Thanks to Byzantium we have some idea of what happened in Europe during the "dark" ages. It is a common misconception that the sacking of Rome by barbarian tribes ended the Roman empire. It did not. Roman civilization had become decentralized by then -- which is part of the reason why Rome was too weak to defend itself effectively. So the other great cities of the Roman world continued on much as before, as most of them had already made their peace with the German barbarians. And the German barbarians in turn had by that time also absorbed a fair amount of civilization. So the sack of Rome was in some ways just an internal re-organization.
So Roman civilization did decline but it did not suddenly cease. And after a couple of centuries the decline was extensive and the times did really become dark ages in many ways.
So if the sack of Rome did not end Roman civilization, what did? Mediterranean piracy. The Roman empire was a huge free trade area and trade has always been the secret of economic prosperity. It's why we have things as NAFTA and the EU. Free trade brings specialization in what people and places are good at. In the Roman empire, for instance, much of Rome's grain was imported from Egypt.
And trade was far too advantageous for something like the fall of Rome to interrupt it. It carried on as before. But the loss of Roman authority did have one clear penalty. North African statelets evolved under no form of Roman control and acknowledging no debt to Rome. For a time Byzantium had control of North East Africa but North Western Africa (what we now call Algeria, Morocco etc) was a stretch too far. And it was from North West African statelets that a substantial pirate menace emerged. Piracy was a major economic support for the "Barbary" states. And that piracy continued in fits and starts for a long time -- until the restored French monarchy sent 500 ships across the water and brought North West Africa under French control in 1830.
And for a time the piracy killed the goose that laid the golden egg. So much of money and goods was lost to the pirates that trade became unprofitable and effectively impossible. And the cessation of trade pulled the rug out from under Roman prosperity. All the old Roman lands and cities went into a steep economic decline. Even Byzantium was affected to a degree though its large areas of control in the Eastern Mediterranean shielded it from the worst effects. A lot of its trade was internal and carried overland.
So who were these pirates? Most memory of them traces to the 19th century and identifies them as Muslim Arabs and Muslim Berbers. Both the administrations of Thomas Jefferson and James Madison in the newborn United States took them on. But were they Muslim in the Middle ages? Probably not -- for two reasons: Mohammed supposedly appeared in the 7th century and the Roman world was already in decline by then. More importantly, however, it seems likely that the whole Mohammed story is fiction and that the Koran was written in Egypt some time in the 9th century.

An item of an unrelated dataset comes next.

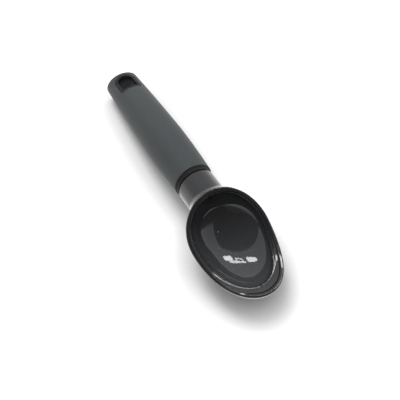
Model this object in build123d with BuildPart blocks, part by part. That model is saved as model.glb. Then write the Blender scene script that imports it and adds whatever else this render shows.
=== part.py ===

Shock! Horror! Scholars who are bold enough to mention that probability do so at considerable risk and I guess I do too. But the matter is surely too important to be hushed up. The fact of the matter is that the story of Mohammed is much more poorly documented than the story of Christ. Not only do Christians have four separate histories of Christ's life (the Gospels) but there is also an extensive collection of letters from Paul and others -- all of which are collected into the New Testament. There is nothing like that for Mohammed. There is only the Koran, nothing else. There are hadiths but they are clearly later. And aside from the Koran there is no mention in history of Mohammed and his followers until about the 9th century. So was it in the 9th century that the Koran was written?
It seems likely. Egypt was at that time mostly Christian. But it was Christianity with Egyptian characteristics, to coin a phrase. In particular it was a hotbed of Gnosticism -- which was apparently much influenced by the old pagan Egyptian religion of the Pharaohs. And the Gnostics were prolific producers of false Gospels, accounts that claimed to tell of Christ's life and words but which were nothing but forgeries written to boost up a particular theological position or Gnostic belief. So in that hotbed of debate, the production of another forgery, the Koran, was nothing new. It would seem that someone thought to get one-up on his theological opponents by inventing a new account of holy deeds.
And backing that up is the fact that the Koran is a very Bible-conscious. It borrows heavily from both the Old and New testaments and accepts much of what Christians say about Christ.
And by the 9th century, the old Roman word was comprehensively gone. So the North African pirates who destroyed that world cannot have been Muslim. They accepted Islam later on.
So if the early pirates were not Muslim, who were they? We know that lots of marauding German tribes did get to North Africa and settle there so it is likely that the pirate states originated as just another band or bands of German raiders -- but raiders with a nautical bent. And if they were of a nautical bent they probably came from the Baltic area. And we do know of another group of German raiders of around 500 AD who sailed from the Baltic area -- the Angles and the Saxons who invaded Roman Britannia and turned it into England. So seaborne Germans of the time are no myth.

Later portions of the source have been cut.